It felt exactly like thinking about having baby number two and remembering every detail of what having baby number one was really like.
Sleepless nights. Exhaustion. A certainty that my whole life was held together by thin threads. That all it would take for things to completely unravel would be one fragile string snapping – like having a sick child stay home from school – and my precariously balanced schedule would fall to pieces.
Writing The Well-Crafted Mom, creating the business, and then trying to figure out how to make the business viable has been hard. I went into the writing program last year thinking I knew what I needed to do to write the book but the entire process took me by surprise. I didn’t manage my time well. I didn’t manage the writing process well. I leaned so hard on my husband that our marriage crumbled a little under the weight.

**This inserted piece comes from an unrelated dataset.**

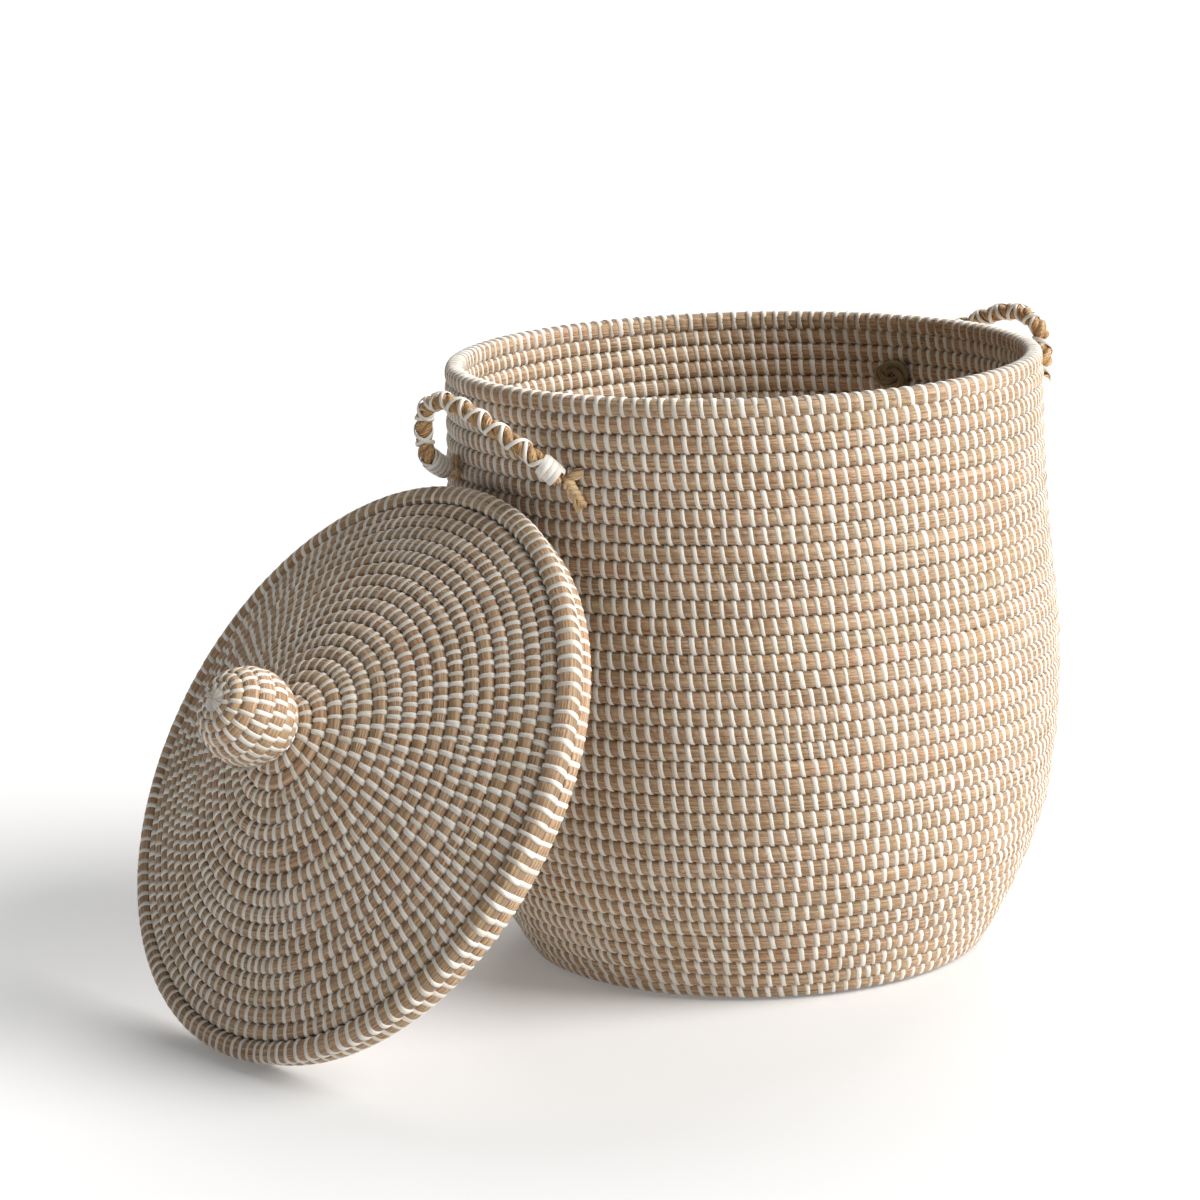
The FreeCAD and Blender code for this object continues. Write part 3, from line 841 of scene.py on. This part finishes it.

Launching the business has felt like making one mistake after the other. In my good moments, I call my mistakes “windows of opportunity,” but most of the time I feel like I’m falling out of these windows, one after the other. My mentor says this is what business is, this is how you get successful, this is why many people don’t ever try or why others try and then quit. You try, you fall, you climb back into your office to another window, and try again. The landings hurt but there’s a lot to learn from them. I’ve learned even more from what it takes to get ready to try again.
There have been times in the last year, after launching wholeheartedly out of yet another window, I’ve caught a little bit of air. For a moment, it’s felt just like flying.
Those are the moments I’m grateful for. There just haven’t been a lot of them – yet.
Last week, I decided to push back the start date for writing Book Two to later this year. To when I feel more solid in my business, more trusting that what I've stitched together in my life is stronger and better able to withstand the havoc wreaked by my writing schedule, when I'm more likely to fly when I launch myself out that window.
I missed the deadline to postpone.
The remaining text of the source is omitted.